December 14th, 2009 at 7:23 pm
I agree that long takeovers/mergers can really hurt employee morale and productivity.
And the work won’t be done once the purchase is approved …
December 14th, 2009 at 10:14 pm
[…] friendly? tuxwire | Dec 14, 2009 | 0 comments Inside the current crop of blog posts like this one about the MySQL/ Oracle acquisition.. there is insight into a deeper issue which I want to talk […]
December 15th, 2009 at 8:26 am
Hi Benoit,
The rules I’m referring to are the way MySQL works – copyright assignment + dual licensing. I’ve written about this before, linked to those posts here, I’m not going to go back over why I think dual licensing is bad for community creation. And Monty was the one who set up the rules.
Where I contest your opinion is “Sun acquiring MySql was plausibly legitimate. Oracle acquiring MySql is not, of course” – why “of course”? Competitors acquire each other all the time. “A strong MySql undermines Oracle’s cash cow” – is that really the goal? Is anyone seriously suggesting that there is no competition in the relational database market? Ever heard of DB2? SQL Server? Sybase? Access? And then in free software, there’s Postgres, MySQL, MariaDB, Drizzle, Firebird, Ingres, SQLite… to name the most well known. It is ridiculous to suggest there’s no competition in the market, or that MySQL suddenly becomes less valuable as a database product because Oracle owns the copyrights to the (GPL licenced, remember) code.
Dave.
December 15th, 2009 at 6:17 pm
Fully agree with you, Dave.
There’s enough competition in the DB market. Oracle’s ownership of MySQL will somewhat change the market but not significantly enough to attract antitrust concerns IMHO.

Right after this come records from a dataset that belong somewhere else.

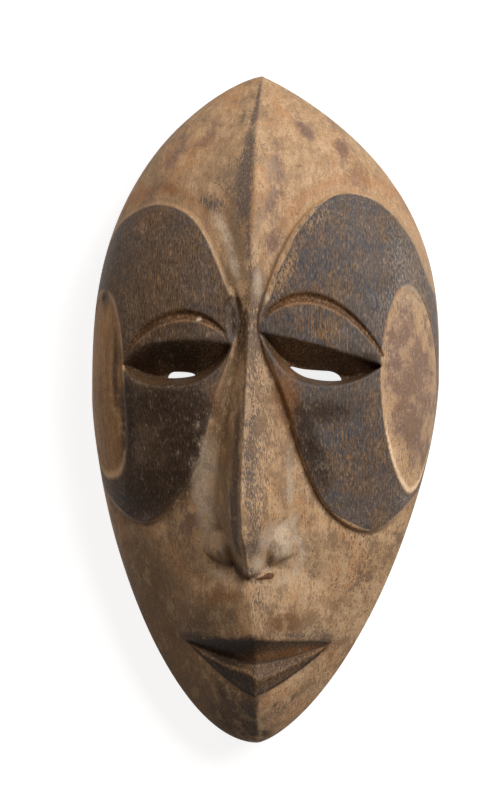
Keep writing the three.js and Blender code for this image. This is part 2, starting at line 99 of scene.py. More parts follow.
def soft_line(distance, width):
    """1 on a line and less to each side of it: e^(-(distance / width)²)."""
    return np.exp(-((distance / width) ** 2))


def ellipse_at(x, y, middle_x, middle_y, half_length, half_width, angle):
    """0 in the middle of a slanting ellipse and 1 on its line: along² + across²."""
    turn = np.radians(angle)
    along = ((x - middle_x) * np.cos(turn) + (y - middle_y) * np.sin(turn)) / half_length
    across = ((y - middle_y) * np.cos(turn) - (x - middle_x) * np.sin(turn)) / half_width
    return along**2 + across**2


def by_side(x, pair, key):
    """The right side's value where x is positive, and the left side's elsewhere."""
    return np.where(x >= 0, pair["right"][key], pair["left"][key])


# %% [markdown]
# ## The hull
# Seen from the front the outline is an almond, a little fuller on the viewer's right. Each quarter of it
# is a superellipse, reach (1 - t^power)^fall. Across the hull the section is another one, full at the
# eyes and almost a roof at the chin, with a low sharp ridge down the middle.

# %% outline and hull
HALF_LENGTH = 75.0
OUTLINE = {
    "right": {"widest_y": 7.0, "crown": (39.6, 2.9, 0.9, 0.3), "chin": (39.6, 1.6, 0.67, -1.2)},
    "left": {"widest_y": 2.5, "crown": (39.1, 2.75, 0.73, 0.3), "chin": (39.1, 1.52, 0.535, -1.2)},
}
STATIONS = {
    "y": (-75, -64, -52, -40, -26, -10, 8, 28, 48, 62, 75),
    "edge": (12.0, 12.0, 12.5, 12.5, 12.0, 10.0, 9.0, 8.5, 9.5, 12.0, 14.5),
    "middle": (13.0, 22.6, 25.0, 28.0, 29.8, 30.3, 30.8, 31.2, 29.0, 24.2, 15.0),
    "belly": (1.1, 1.1, 1.2, 1.4, 1.65, 2.1, 2.5, 2.4, 2.2, 1.9, 1.6),
    "fall": (0.9, 0.9, 0.85, 0.75, 0.62, 0.5, 0.42, 0.42, 0.45, 0.5, 0.6),
    "ridge": (0.0, 0.6, 0.6, 0.3, 0.0, 0.0, 0.0, 1.4, 1.9, 1.7, 0.8),
    "keel": (-1.2, 0.3, 0.2, 0.0, 0.0, 0.0, 0.2, 0.9, 1.2, 1.2, 0.6),
    "tuck": (0.06, 0.06, 0.05, 0.045, 0.04, 0.03, 0.025, 0.02, 0.02, 0.02, 0.02),
}
RIDGE_REACH = 5.0


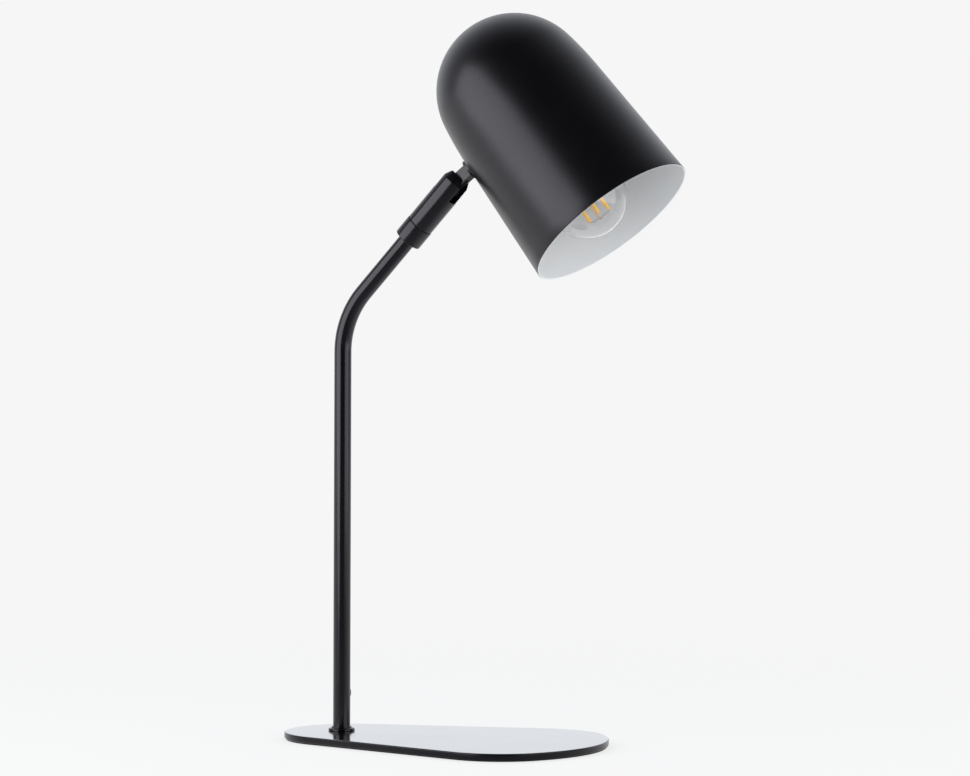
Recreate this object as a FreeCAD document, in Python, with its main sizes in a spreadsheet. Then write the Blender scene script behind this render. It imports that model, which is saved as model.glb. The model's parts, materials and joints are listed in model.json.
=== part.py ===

If anything, the transaction shows that copyright assignment is a double-edged sword and users of a software should consider not only its licenses (MySQL and Linux are both GPL) but also its ownership and consequences on future developments.
I have no doubt that MySQL (or a fork thereof) has the potential to survive and thrive, under GPL, the same way as Linux and the other projects you mention are alive and well.